Leetcode(Python3) 19. Remove Nth Node From End of List

The question is :Given the head of a linked list, remove the nth node from the end of the list and return its head.

A follow-up question: Could you do this in one pass?

Example input and output:

Input: head = [1,2,3,4,5], n = 2
Output: [1,2,3,5]

題目要求刪除連結串列倒數第n個結點，並返回刪除後的連結串列。這個練習可以幫助理解連結串列的指標到底是怎麼工作的。

先放三段通過測試的程式碼，第二段是我照著第一段寫的，第一段和第三段是其他人的解法。之後會再補充一點註釋。

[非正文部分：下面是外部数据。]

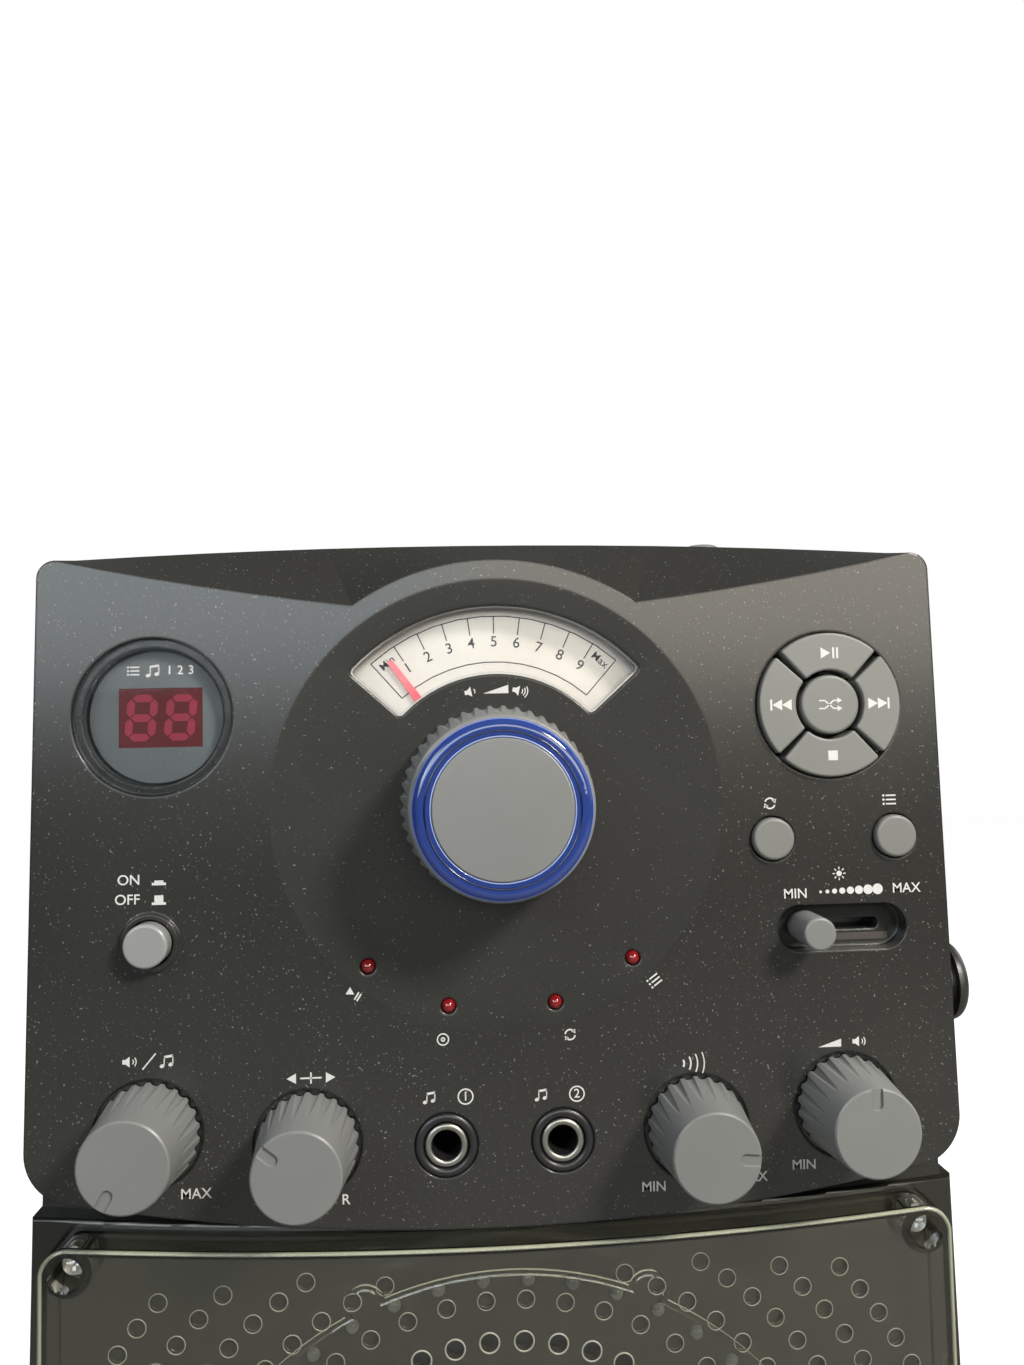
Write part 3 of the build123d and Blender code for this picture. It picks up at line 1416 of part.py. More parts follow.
with BuildPart() as turntable:
    with BuildSketch(Plane.XY.offset(motor_top - motor_height + motor_floor + loose)):
        with Locations((0, well_y)):
            Circle(spindle_radius)
    extrude(amount=disc_z - motor_top + motor_height - motor_floor - loose)
    with BuildSketch(Plane.XY.offset(disc_z - turntable_thickness)):
        with Locations((0, well_y)):
            Circle(turntable_radius)
    extrude(amount=turntable_thickness)
    with BuildSketch(Plane.XY.offset(disc_z)):
        with Locations((0, well_y)):
            Circle(disc_bore_radius)
    extrude(amount=hub_height)
    chamfer(turntable.faces().sort_by(Axis.Z)[-1].edges(), hub_chamfer)
finish(turntable, "turntable")

# ------------------------------------------------------------------ rear cover and what it carries
vent_places = [(sx * (vent_start + vent_spacing * k), vent_height) for sx in (-1, 1) for k in range(vent_count)]
rear_screw_places = [(sx * x, z) for sx in (-1, 1) for x, z in rear_screw_rows]
socket_places = [((k - 1) * socket_spacing, socket_height) for k in range(3)]
main_board_y = shell_back_y - main_board_setback

with BuildPart() as rear_cover:
    with BuildSketch(facing(shell_back_y)) as back:
        with BuildLine():
            trapezoid(foot_height, deck_base)
        make_face()
        fillet(low_corners(back), base_corner)
        with Locations(*vent_places):
            SlotOverall(vent_length, vent_width, rotation=90, mode=Mode.SUBTRACT)
        with Locations(*socket_places):
            Circle(socket_collar_radius + 0.2, mode=Mode.SUBTRACT)
        with Locations(inlet_at):
            Rectangle(inlet_width + 1.0, inlet_height + 1.0, mode=Mode.SUBTRACT)
        with Locations(*rear_screw_places):
            Circle(cover_screw_radius + 0.2, mode=Mode.SUBTRACT)
    extrude(amount=-rear_cover_thickness)
    with BuildSketch(facing(shell_back_y)):
        with Locations(*rear_screw_places):
            Circle(rear_boss_radius)
            Circle(cover_screw_radius + running, mode=Mode.SUBTRACT)
    extrude(amount=rear_boss_length)
    fillet(rear_cover.faces().sort_by(Axis.Y)[-1].outer_wire().edges(), rear_boss_round)
finish(rear_cover, "rear_cover")

with BuildPart() as rear_screws:
    for place in rear_screw_places:
        with BuildSketch(facing(back_y, *place)):
            Circle(cover_screw_head)
        extrude(amount=-cover_screw_head_height, taper=12)
        with BuildSketch(facing(back_y, *place)):
            Circle(cover_screw_radius)
        extrude(amount=rear_screw_length)
        with BuildSketch(facing(back_y + cover_screw_head_height, *place)):
            cross_recess(screw_recess_arm, screw_recess_width)
        extrude(amount=screw_recess_depth, mode=Mode.SUBTRACT)
finish(rear_screws, "rear_screws")

with BuildPart() as sound_sockets:
    for place in socket_places:
        with BuildSketch(facing(main_board_y, *place)):
            Rectangle(socket_body, socket_body)
        extrude(amount=-(shell_back_y - main_board_y))
        with BuildSketch(facing(shell_back_y, *place)):
            Circle(socket_collar_radius)
        extrude(amount=-rear_cover_thickness)
        with BuildSketch(facing(back_y, *place)):
            Circle(socket_ring_radius)
        extrude(amount=-socket_pin_length)
        with BuildSketch(facing(back_y + socket_pin_length, *place)):
            Circle(socket_bore_radius)
        extrude(amount=socket_bore_depth, mode=Mode.SUBTRACT)
finish(sound_sockets, "sound_sockets")

with BuildPart() as power_inlet:
    with BuildSketch(facing(main_board_y, *inlet_at)):
        Rectangle(inlet_width, inlet_height)
    extrude(amount=-(back_y - main_board_y))
    with BuildSketch(facing(back_y, *inlet_at)):
        Circle(inlet_bore_radius)
        Circle(inlet_pin_radius, mode=Mode.SUBTRACT)
    extrude(amount=inlet_bore_depth, mode=Mode.SUBTRACT)
finish(power_inlet, "power_inlet")

with BuildPart() as main_board:
    with BuildSketch(facing(main_board_y, main_board_x, socket_height)):
        Rectangle(main_board_width, main_board_height)
    extrude(amount=main_board_thickness)
finish(main_board, "main_board")
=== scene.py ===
from math import asin, cos, pi, radians, sin, sqrt

import bmesh
import bpy
from mathutils import Matrix, Vector


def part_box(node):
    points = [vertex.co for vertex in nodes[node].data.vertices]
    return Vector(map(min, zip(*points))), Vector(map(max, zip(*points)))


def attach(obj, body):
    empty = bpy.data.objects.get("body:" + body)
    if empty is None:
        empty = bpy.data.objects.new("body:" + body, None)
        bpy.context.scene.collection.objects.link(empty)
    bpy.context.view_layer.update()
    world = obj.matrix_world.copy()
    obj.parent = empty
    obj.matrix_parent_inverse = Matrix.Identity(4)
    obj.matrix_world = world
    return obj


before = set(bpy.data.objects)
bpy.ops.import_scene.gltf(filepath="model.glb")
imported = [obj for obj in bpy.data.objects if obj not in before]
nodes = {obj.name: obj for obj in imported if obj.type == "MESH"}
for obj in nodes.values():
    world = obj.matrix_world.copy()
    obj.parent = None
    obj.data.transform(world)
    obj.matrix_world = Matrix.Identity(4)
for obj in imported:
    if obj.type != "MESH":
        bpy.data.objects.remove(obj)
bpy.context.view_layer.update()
MM = 0.001

# ---------------------------------------------------------------- viewpoint, light and ground
# The machine stands on a pale table and is seen from close in front of its panel, a little to
# the left of the middle and turned slightly down.
scene = bpy.context.scene
scene.view_settings.view_transform = "Standard"
camera_place = Vector((-0.0107, -0.3233, 0.2840))
camera_right = Vector((0.9979, -0.0613, -0.0205))
camera_up = Vector((0.0170, -0.0569, 0.9982))
camera_back = Vector((-0.0624, -0.9965, -0.0558))
camera_data = bpy.data.cameras.new("viewpoint")
camera_data.sensor_fit = "VERTICAL"
camera_data.sensor_height = 36.0
camera_data.lens = 27.03
camera_data.clip_start = 0.01
camera = bpy.data.objects.new("viewpoint", camera_data)
camera.matrix_world = Matrix.Translation(camera_place) @ Matrix(
    (camera_right, camera_up, camera_back)).transposed().to_4x4()
scene.collection.objects.link(camera)
scene.camera = camera


def blank_material(name):
    """New material with what its nodes are made by: the tree's add and link, and its own shader."""
    material = bpy.data.materials.new(name)
    material.use_nodes = True
    tree = material.node_tree
    return material, tree.nodes.new, tree.links.new, tree.nodes["Principled BSDF"]


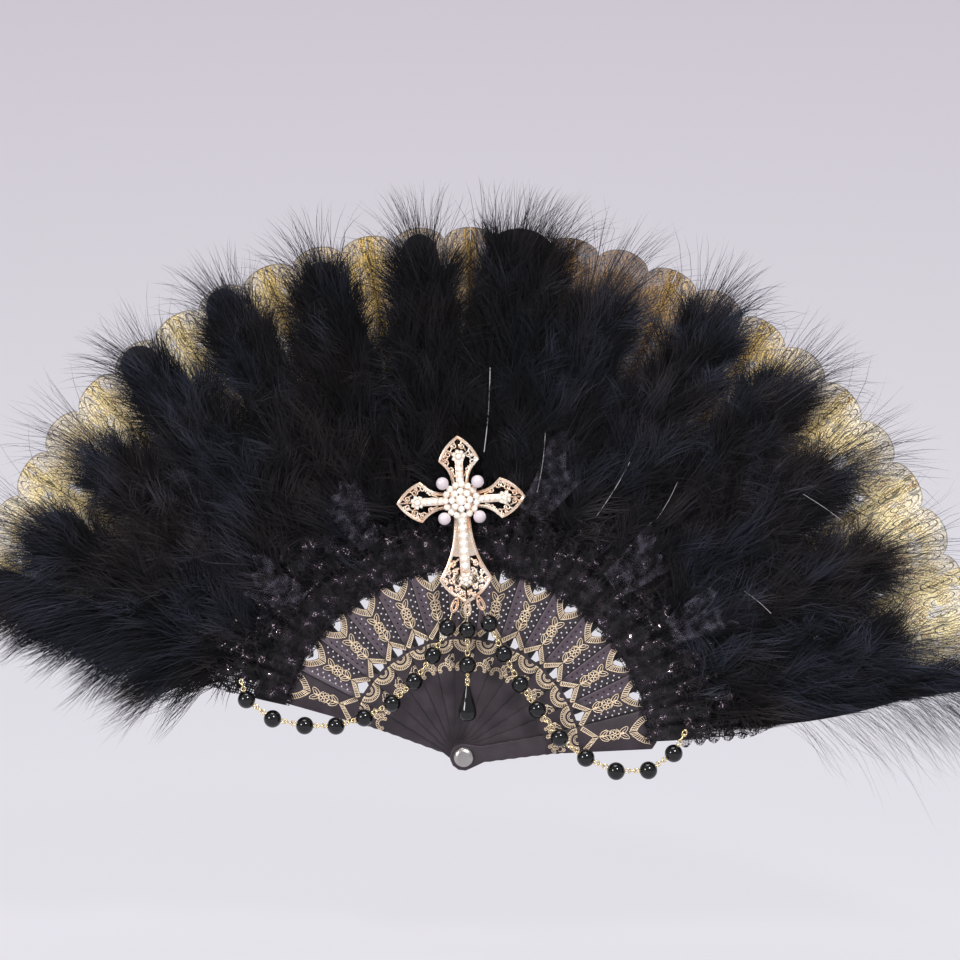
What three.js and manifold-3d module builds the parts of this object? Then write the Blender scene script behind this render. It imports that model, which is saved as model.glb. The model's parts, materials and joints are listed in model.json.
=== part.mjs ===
// Folding feather fan, opened, standing upright: millimetres, +Z up, front towards -Y, origin on the rivet's axis
// in the middle of the stack of sticks. Angles are counted from +X towards +Z, as seen from the front.
import * as THREE from 'three';
import { mergeVertices } from 'three/addons/utils/BufferGeometryUtils.js';
import Module from 'manifold-3d';

const wasm = await Module();
wasm.setup();
const degree = Math.PI / 180;

// Opening of the fan
const stickCount = 14;
const firstAngle = 8.5 * degree;
const openAngle = 150 * degree;

// Stack of sticks at the rivet
const guardThickness = 2;
const ribThickness = 0.8;
const layerGap = 0.3;

// Outline of one stick, along its length from the rivet
const headRadius = 6.2;
const neckRadius = 9;
const bladeRadius = 36;
const scrollRadius = 45.5;
const sunRadius = 52.7;
const wedgeRadius = 84.6;
const barWidth = 2.4;
const neckHalf = 3.6;
const bladeHalf = 4.25;
const waveDepth = 0.25;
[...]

# Definition for singly-linked list.
# class ListNode:
#     def __init__(self, val=0, next=None):
#         self.val = val
#         self.next = next
class Solution:
    def removeNthFromEnd(self, head: ListNode, n: int) -> ListNode:
        v_head = ListNode()  #建立空結點
        v_head.next = head  #指向第一個結點
        p = q = v_head  #p,q兩個頭結點
        for _ in range(n):
            q = q.next
        while q.next:
            p = p.next
            q = q.next
        p.next = p.next.next
        return v_head.next

# Definition for singly-linked list.
# class ListNode:
#     def __init__(self, val=0, next=None):
#         self.val = val
#         self.next = next
class Solution:
    def removeNthFromEnd(self, head: ListNode, n: int) -> ListNode:
        v_head = ListNode()
        v_head.next = head
        sz = 0
        p = q = v_head
        while p.next:
            p = p.next
            sz += 1
        i = 0
        while i <= sz - n - 1:
            q = q.next
            i += 1
        q.next = q.next.next
        return v_head.next

class Solution(object):
    def removeNthFromEnd(self, head, n):
        # traverse for the first time and get the location(k) of the node we want to delete
        countNode = head  #let countNode point to the same node as head
        numNodes = 0 
        while countNode is not None:
            countNode = countNode.next
            numNodes += 1
        k = numNodes - n
        #create two pointers prev and ptr, prev is always 1-lag behind ptr, after traversing again, ptr point to the node we want to delete, prev to the previous node
        prev = None
        ptr = head
        while k != 0:
            prev = ptr
            ptr = ptr.next
            k -= 1
        # A solution without a new head node, so inserting the first node and the other nodes is different
        if prev is None:
            return head.next
        else:
            prev.next = ptr.next
            ptr.next = None
            return head